Mateus 7, 13-14). A verdadeira alternativa é e será sempre a aceitação do
Deus vivo, por meio do serviço de obediência pela fé, ou a rejeição do próprio
Deus. Uma condição prévia do seguimento de Cristo é a renúncia e o desapego de
tudo o que não é d’Ele. O Senhor quer homens e mulheres livres, que não estejam
condicionados, capazes de abandonar tudo para encontrar só n’Ele seu tudo. São
necessárias opções valentes, a nível pessoal e comunitário, que imprimam uma
nova disciplina à vida das pessoas consagradas e as levem a redescobrir a
dimensão integral do seguimento de Cristo.
Pertencer
totalmente a Cristo quer dizer arder com seu amor incandescente, ficar
transformados pelo esplendor de sua beleza: nossa pequenez se oferece como
sacrifício de suave fragrância para que se converta em testemunho da grandeza
de sua presença para nosso tempo, que tanta necessidade tem de ficar ébrio pela
riqueza de sua graça. Pertencer ao Senhor: esta é a missão dos homens e
mulheres que optaram por seguir Cristo casto, pobre e obediente, para que o
mundo creia e se salve. Ser totalmente de Cristo sendo uma permanente confissão
de fé, uma inequívoca proclamação da verdade que liberta da sedução dos falsos
ídolos que deslumbram o mundo. Ser de Cristo significa manter sempre ardente no
coração uma chama viva de amor, alimentada continuamente pela riqueza da fé,
não só quando leva consigo a alegria interior, mas também quando vai unida às
dificuldades, à aridez, ao sofrimento. O alimento da vida interior é a oração,
íntimo colóquio da alma consagrada com o Esposo divino. Um alimento mais rico
ainda é a quotidiana participação no mistério inefável da divina Eucaristia, na
qual se faz presente constantemente Cristo ressuscitado na realidade de sua
carne.
Para
pertencer totalmente ao Senhor, as pessoas consagradas abraçam um estilo de
vida casto. A virgindade consagrada não pode se marcar na lógica deste mundo; é
o paradoxo cristão mais «irracional» e não todos podem compreendê-lo e vivê-lo (cf.

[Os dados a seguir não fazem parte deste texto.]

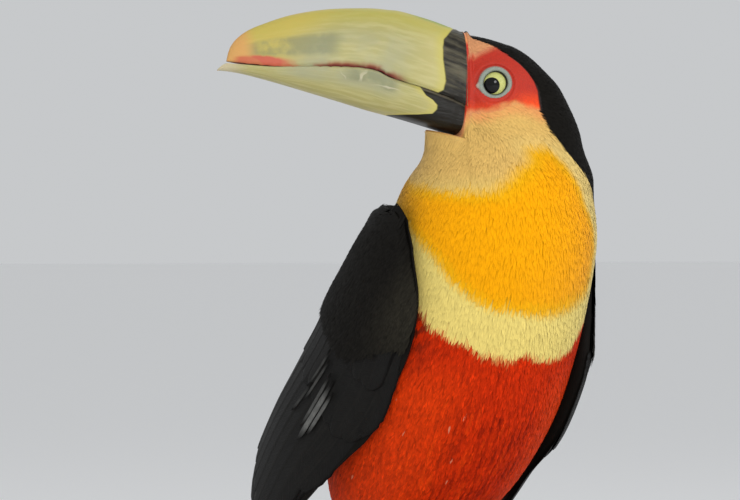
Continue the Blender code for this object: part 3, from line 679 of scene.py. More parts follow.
def markings(points, angle):
    """Colour, and how black, red and bare each point of the body is, from its height, its angle
    round the body and its place on the head. All edges are soft steps, 1 to 6 mm wide."""
    height = points[..., 2] - BREAST[2]
    x, _, z = in_head(points)
    turn = np.degrees(angle)
    aside = (turn - table(BIB_MIDDLE, height) + 180) % 360 - 180
    wobble = ripple(points, 9.0, 1) * 0.6
    cream = mix(CREAM_LOW, (CREAM_HIGH, ease(height, 5, 28)),
                (CREAM_PALE, ease(aside, 52, 80) * ease(height, 45, 30) * 0.7),
                (PEACH, ease(height, 36, 52) * ease(-15, -x, 20) * 0.35))
    inside = within(aside, height, ORANGE, 0.75) + wobble
    warm = mix(ORANGE_EDGE, (ORANGE_RIPE, ease(inside, 0, 7)),
               (srgb(212, 156, 24), ease(aside, -30, -62) * ease(height, -2, 14) * 0.8))
    belly = table(BELLY_TOP, turn - 360 * np.round(turn / 360)) - height + ripple(points, 5.0, 2) * 0.9
    lane = np.stack([turn * 0.8, height * 0.13, 0 * turn], -1)
    shade = (0.45 * ripple(lane, 5.0, 3) + 0.75 * ripple(lane, 1.7, 13)) * (0.5 + 0.6 * ease(-height, 62, 88))
    # Painted shade: dark brown on the breast beside the right wing, where the wing shades it
    painted_shade_by_wing = np.exp(-((turn + 66) / 9) ** 2) * ease(height, -27, -36) * ease(height, -62, -46)
    # Bright streaks of the plumage, plus painted light on the lower belly at the bird's right, beside the
    # right wing
    streaks_and_painted_light = ease(shade, -0.2, -0.9) * 0.5 + ease(aside, -6, -40) * ease(-height, 46, 70) * 0.6
    red = mix(BELLY_RED, (BELLY_DEEP, ease(shade, 0.05, 0.9) * 0.75),
              (BELLY_BRIGHT, ease(aside, 18, 45) * ease(aside, 150, 100) * ease(-height, 45, 75) * 0.7),
              (BELLY_BRIGHT, streaks_and_painted_light), (srgb(66, 32, 18), painted_shade_by_wing * ease(ripple(points, 4.0, 6), -0.5, 0.4) * 0.85))
    is_red, rump = ease(belly, -1.9, 1.7), ease(-height, 84, 96)
    nape, crown = (np.abs(aside) - table(BIB_HALF, height)) * 0.7, table(CROWN, z) - x
    black = nape + (crown - nape) * np.clip((height - 32) / 13, 0, 1)
    is_black = ease(black + wobble * 0.4, -0.5, 0.6) * (1 - rump)
    face, low, near = within(x, z, FACE), ease(z, 60, 51), ease(height, 40, 48)
    blush = mix(FACE_RED, (FACE_WARM, ease(z, 61, 55) * ease(x, 4, -6) + ease(z, 57, 52) * 0.6),
                (FLESH, ease(face, 3.0, -0.3) * ease(x, 4, 10) * ease(z, 66, 74) * 0.9))
    is_bare = near * ease(face + low * ripple(points, 4.0, 5), -0.5 - 1.8 * low, 0.5 + 1.2 * low)
    colour = mix(cream, (warm, ease(inside, -3.2, 2.2)), (red, is_red), (red, rump),
                 (PEACH, near * ease(face, -8, -1) * low * 0.8),
                 (FLESH, near * np.maximum(ease(x, 12, 16) * ease(z, 46, 56), ease(z, 68, 74)) * 0.85),
                 (blush, is_bare), (BLACK, is_black))
    return colour, is_black, np.maximum(is_red, rump), is_bare * (1 - is_black)


def clear_of_bill(points):
    """Points in the bill's room, which lies over the keel and ahead of a slanting plane that
    crosses the bill's base, go down and back at once until they reach its edge. Also says which
    were in it."""
    x, y, z = in_bill(points)
    ahead = x - (BILL_FACE + BILL_SLANT * z + 0.03 * np.clip(-12 - z, 0, 16))
    above = z - (np.interp(x, BILL[:, 0], BILL[:, 3]) - np.interp(x, (0, 24), (2.7, 1.7)))
    depth = np.where(np.abs(y) < 40, np.clip(np.minimum(ahead, above), 0, None), 0)
    return points - depth[..., None] * (BILL_X + BILL_Z), depth > 0


def narrowed(points):
    """Draws the face in to the bill's base: its distance from the gape's middle is softly kept
    under the base's oval plus a margin that widens behind; below the gape only the width is. Close
    to the bill the face lies right on that limit."""
    x, y, z = in_bill(points)
    behind = np.abs(x - (BILL_FACE + 0.1 + BILL_SLANT * z))
    top, gape, _, width = along(BILL, 6.5)
    up, aside = z - gape, np.abs(y) + 1e-6
    over = np.maximum(up, 0)
    reach = np.where(up > 0, np.hypot(aside, up), aside)
    power, stiff = ARCH_POWER, 16
    oval = ((aside / reach / width) ** power + (over / reach / (top - gape)) ** power) ** (-1 / power)
    limit = oval + 1.0 - 1.2 * ease(behind, 1.2, 0) + 0.7 * np.clip(behind - 3, 0, None)
    limit = limit + 0.6 * np.clip(-up - 10, 0, None)
    ratio = reach / limit
    kept = (1 + ratio ** stiff) ** (-1 / stiff)
    share = kept + (1 / ratio - kept) * ease(ratio, 0.8, 0.92) * ease(behind, 3.2, 1.4) * ease(up, -1, 3) - 1
    return points + (y * share)[..., None] * LEFT + (over * share)[..., None] * BILL_Z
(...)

Mateus 19, 11-12). Viver uma vida casta quer dizer também renunciar à
necessidade de aparecer, assumir um estilo de vida sóbrio e humilde. Os
religiosos e as religiosas estão chamados a demonstrá-lo também na eleição o
hábito, um hábito simples que seja sinal da pobreza vivida em união com Aquele
que, sendo rico, fez-se pobre para tornar-nos ricos com sua pobreza (cf. 2
Coríntios 8, 9). Dessa forma, e só dessa forma, é possível seguir sem
reservas a Cristo crucificado e pobre, submergindo-se em um mistério e
assumindo as opções de humildade, pobreza e mansidão.
A
última reunião plenária da Congregação para os Institutos de Vida Consagrada e
as Sociedades de Vida Apostólica teve por tema «O serviço de autoridade». Queridos
superiores e superioras gerais, é uma ocasião para aprofundar na reflexão sobre
um exercício da autoridade e da obediência que esteja cada vez mais inspirado
pelo Evangelho. O jugo de quem está chamado a desempenhar a delicada tarefa de
superior e de superiora a todos os níveis será suave na medida em que os
consagrados saibam redescobrir o valor da obediência professada, que tem como
modelo a de Abraão, nosso pai na fé, e mais ainda, a de Cristo. É necessário
deixar de lado o voluntarismo e a improvisação para abraçar a lógica da Cruz.
Concluindo:
os consagrados e as consagradas estão chamados a ser no mundo sinais confiáveis
e luminosos do Evangelho e de seus paradoxos, sem conformar-se com a
mentalidade deste século, mas transformando-se e renovando continuamente o
próprio compromisso, para poder discernir a vontade de Deus, o que é bom, o que
lhe agrada e é perfeito (cf. Romanos 12, 2). Este é precisamente meu
desejo, queridos irmãos e irmãs, para o qual invoco a materna intercessão da
Virgem Maria, modelo insuperável de toda vida consagrada. Com estes sentimentos
envio com afecto a bênção apostólica, que estendo com prazer a todos que fazem
parte de vossas múltiplas famílias espirituais.